Les Outils de la Liberté – Edito du Bourgmestre – Mars 2011

Mar 1, 2011 | Archives - Nos Valeurs

Les Tunisiens et les Egyptiens viennent de mettre fin au règne sans partage des présidents Zine el-Abidine Ben Ali et Mohammed Hosni Moubarak, respectivement au pouvoir depuis 23 ans en Tunisie et 30 ans en Egypte. Le monde arabe est, depuis lors, en ébullition et l’effet « domino » pourrait se poursuivre.

A l’heure où j’écris ses lignes, en Algérie et au Yémen, la population gronde. Le président yéménite Ali Saleh a déjà annoncé qu’il ne serait pas candidat à sa réélection en 2013 tandis qu’à Alger, les forces anti-émeutes s’emploient à disperser des manifestants de plus en plus nombreux. Pour tous les démocrates, l’heure est à l’allégresse.

Mais ces événements suscitent questions et réflexions : sur l’attitude des démocraties occidentales face à certaines dictatures, sur les régimes de transitions, sur l’éventuelle récupération islamiste ou encore sur la stabilité au Moyen-Orient. L’avenir est imprévisible et les points d’interrogation multiples.

Ce qui semble cependant certain, c’est le rôle indéniable qu’ont joué les nouvelles technologies de l’information dans l’ampleur qu’ont prise les manifestations. Bien sûr, les causes d’un soulèvement étaient réunies : un même pouvoir en place depuis plusieurs décennies, un appareil militaro-sécuritaire très répressif, des conditions socio-économiques difficiles, un taux de chômage très important chez les jeunes, l’absence de liberté d’expression, etc.

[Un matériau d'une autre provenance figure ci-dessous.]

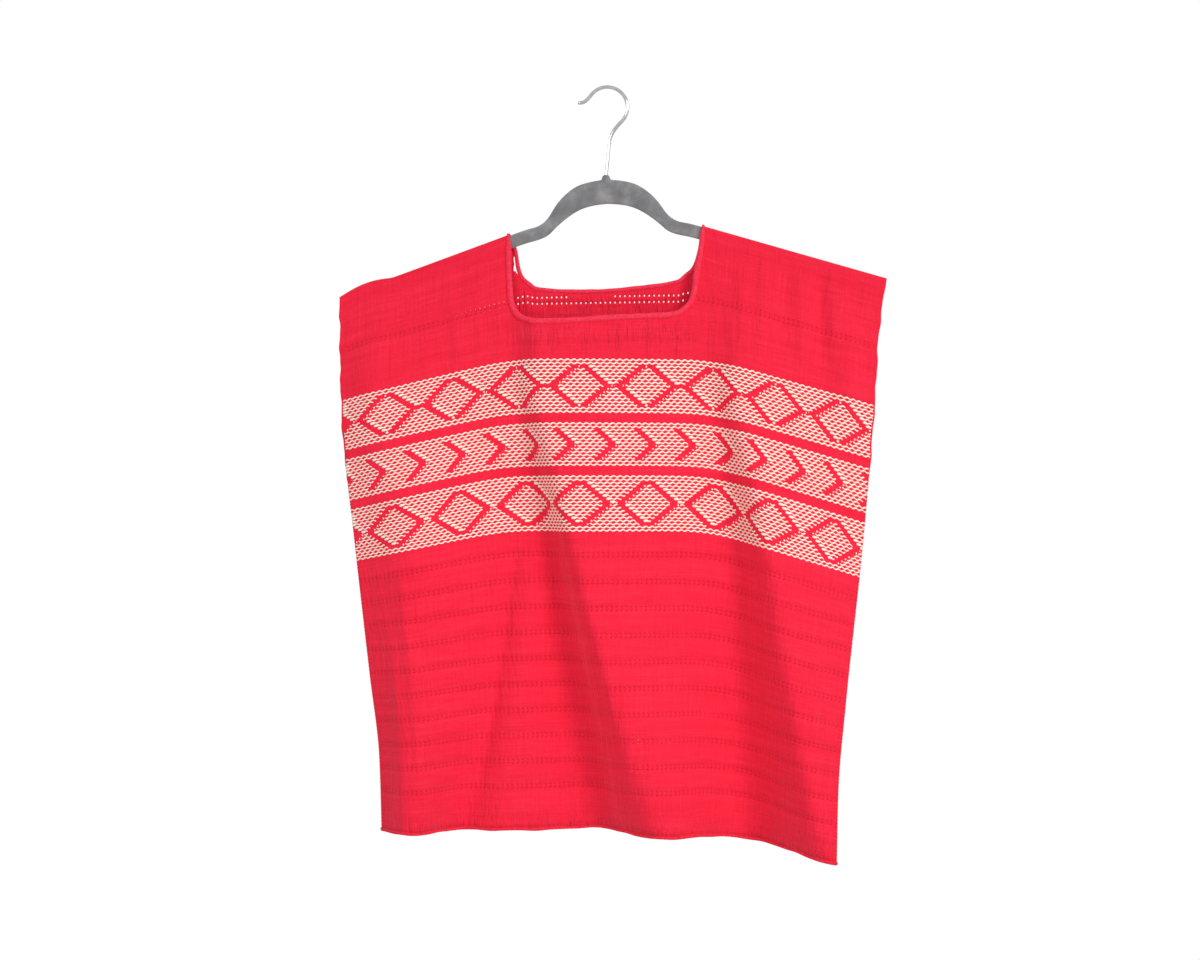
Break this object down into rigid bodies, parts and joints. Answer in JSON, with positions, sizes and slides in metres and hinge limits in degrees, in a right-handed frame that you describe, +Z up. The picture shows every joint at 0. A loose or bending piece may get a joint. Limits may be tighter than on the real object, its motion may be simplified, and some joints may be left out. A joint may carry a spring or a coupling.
{
  "type": "huipil blouse on a hanger",
  "caption": "Square-necked sleeveless huipil blouse of two woven panels with brocaded bands, hanging on a flat flocked hanger with a wire hook.",
  "frame": {"origin": "the seat of the hook: the inside top of its bend, where it rests on a peg or rail", "axes": "+X to the right of someone who looks at the front, +Y to the back of the garment, +Z up"},
  "size_m": [0.568, 0.1247, 0.8004],
  "materials": {
    "red_cotton": "matte plain-woven cotton with cream brocaded bands on the front",
    "red_roll_cotton": "matte rolled and whipped cotton edge",
    "grey_flock": "flocked plastic",
    "chrome_steel": "polished"
  },
  "bodies": {
    "root": {"front_panel": "red_cotton", "back_panel": "red_cotton", "neck_roll": "red_roll_cotton", "hem_roll": "red_roll_cotton", "hanger": "grey_flock", "hook": "chrome_steel"}
  },
  "joints": []
}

Mais ce qui a permis de donner de l’ampleur à la contestation en mobilisant durant des semaines des centaines de milliers de personnes, ce sont les réseaux sociaux comme « Facebook » et l’usage incontrôlé des téléphones mobiles. Les dictatures et leurs appareils répressifs driblés par la technologie du quotidien !

Incroyable… Les réseaux sociaux ont repris le rôle de la presse inféodée au pouvoir, pour dénoncer les despotes. Faut-il y voir l’aube d’une ère nouvelle, garante des libertés et de la démocratie, grâce aux progrès scientifiques ? Ne rêvons pas tout haut. La science n’a pas de patrie et les autocrates en place ou en herbe auront tôt fait de trouver les moyens de contrer ces nouveaux outils de libération. La lutte pour le maintien ou la conquête du pouvoir n’a ni frontière ni limite dans le temps. L’Histoire grouille d’exemples.

Mais ce qui me semble fondamental dans ces derniers bouleversements, c’est la détermination absolue des populations à briser leurs chaînes et à recouvrer leur dignité dans la maîtrise de leur propre destin. Cela peut prendre du temps et le prix à payer peut être lourd, mais tôt ou tard, l’homme qui veut être libre confectionne les outils de sa liberté.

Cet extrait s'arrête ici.